When you think of it this way, the fruit industry sounds a lot more like the stock market, with the buyers selling stock futures and the broker handling the day-by-day market. If it weren’t for the fact that America was relying on all four men - the orchardist, the packing house operator, the buyer, and the broker - to make sure that Santa Clara prunes were making it into breakfasts in New York... or Hamburg... or Buenos Aires. It might seem more like a casino than a drying yard. I suspect all the fruit businesses were like this to some extent, whether large firm, a co-op like Sunsweet, or a canner selling to a small number of New York wholesalers.

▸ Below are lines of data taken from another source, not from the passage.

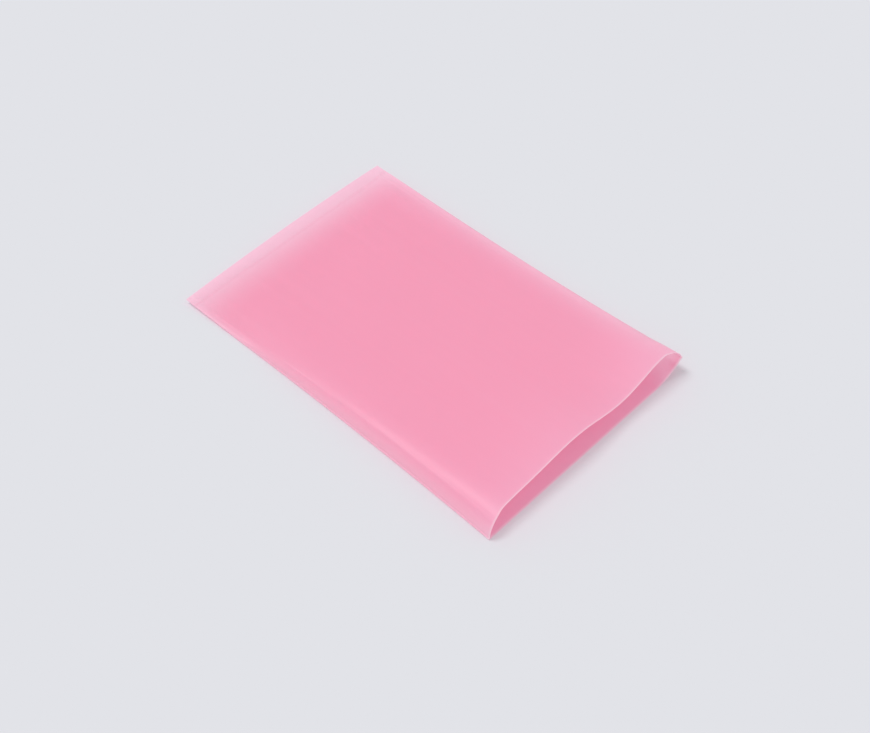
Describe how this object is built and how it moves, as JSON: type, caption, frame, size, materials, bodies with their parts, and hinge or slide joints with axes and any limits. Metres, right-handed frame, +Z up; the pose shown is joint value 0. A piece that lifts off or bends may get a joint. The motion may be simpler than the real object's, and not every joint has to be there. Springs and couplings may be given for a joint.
{
  "type": "conductive bag",
  "caption": "Flat bag of clear pink static-safe film, heat-sealed at one end and open at the other, with its top sheet standing up in a low tent toward the mouth.",
  "frame": {"origin": "centre of the bag's footprint, on the floor it lies on", "axes": "+X along the bag toward its open mouth, +Y toward the side fold that stands off the floor, +Z up"},
  "size_m": [0.3062, 0.2032, 0.0234],
  "materials": {
    "film": "smooth translucent pink film with a soft gloss"
  },
  "bodies": {
    "root": {"film_bag": "film"}
  },
  "joints": []
}
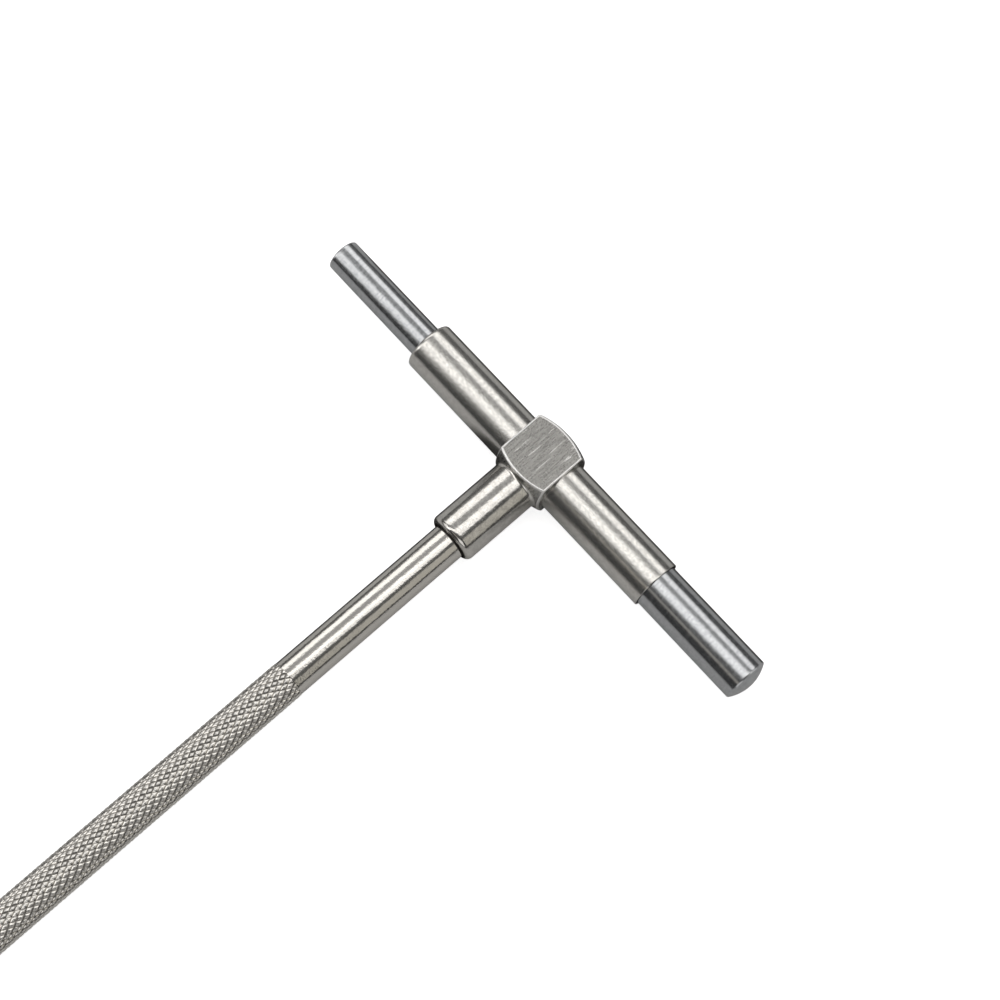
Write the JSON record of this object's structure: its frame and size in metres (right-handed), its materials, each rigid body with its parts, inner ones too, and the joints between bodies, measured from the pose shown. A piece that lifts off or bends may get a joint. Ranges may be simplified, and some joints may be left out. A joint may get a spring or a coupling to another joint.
{
  "type": "telescoping gauge",
  "caption": "T-shaped telescoping gauge that copies the width of a bore: sprung plungers slide out of a crossbar and are locked from the knob at the end of its knurled handle.",
  "frame": {"origin": "centre of the flat face at the back of the hub, on which the gauge lies", "axes": "+X along the crossbar towards the large plunger, handle along -Y, +Z out of the hub's front flat"},
  "size_m": [0.09, 0.1557, 0.0096],
  "materials": {
    "hub_nickel": "ground flats on bright nickel plate",
    "satin_nickel": "satin nickel plate",
    "bright_nickel": "bright nickel plate, knurled grip",
    "ground_steel": "hardened and ground steel",
    "spring_steel": "drawn spring wire",
    "plain_steel": "turned steel"
  },
  "bodies": {
    "gauge_body": {"hub": "hub_nickel", "crossbar_tube": "satin_nickel", "handle_tube": "bright_nickel", "tail_bush": "plain_steel"},
    "large_plunger": {"large_plunger": "ground_steel", "plunger_spring": "spring_steel"},
    "small_plunger": {"small_plunger": "ground_steel"},
    "brake": {"brake_pin": "plain_steel"},
    "lock_screw": {"lock_rod": "plain_steel", "lock_knob": "bright_nickel", "knob_pin": "plain_steel"}
  },
  "joints": [
    {"name": "large_plunger_slide", "type": "slide", "parent": "gauge_body", "child": "large_plunger", "axis": [1, 0, 0], "range_m": [-0.018, 0], "stiffness_N_per_m": 60, "springref_m": 0.02, "deforming": ["plunger_spring"]},
    {"name": "small_plunger_slide", "type": "slide", "parent": "gauge_body", "child": "small_plunger", "axis": [-1, 0, 0], "range_m": [-0.018, 0], "stiffness_N_per_m": 60, "springref_m": 0.02, "deforming": ["plunger_spring"]},
    {"name": "brake_travel", "type": "slide", "parent": "gauge_body", "child": "brake", "axis": [0, 1, 0], "range_m": [-0.000375, 0.000125]},
    {"name": "knob_turn", "type": "hinge", "parent": "brake", "child": "lock_screw", "pos_m": [0, -0.14, 0.0048], "axis": [0, 1, 0], "range_deg": [-270, 90]}
  ],
  "couplings": [
    {"joint": "knob_turn", "follows": "brake_travel", "rad_per_m": 12566}
  ]
}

But that speculation on future prices was what made the fruit industry challenging. I was reminded of the complications of the real fruit industry when I was trying to track down more information on Rosenberg Brothers, “the most successful of the speculative packers.” Rosenberg Brothers was one of the largest packers and buyers, trading in almost any dried food product: rice, raisins, prunes, figs, or beans. Rosenberg Brothers operated in San Jose and Santa Clara for fifty years, and also had the dubious distinction of its packing houses being subject to the numerous fires. Their plant on Ryland Street burned down in 1905 (under George Hyde’s reign), while a fire in 1916 caused by a shifty-eyed socialist, destroyed the historic Santa Clara County Fruit Exchange plant.

Rosenberg Brothers Santa Clara packing house. From Years Mature.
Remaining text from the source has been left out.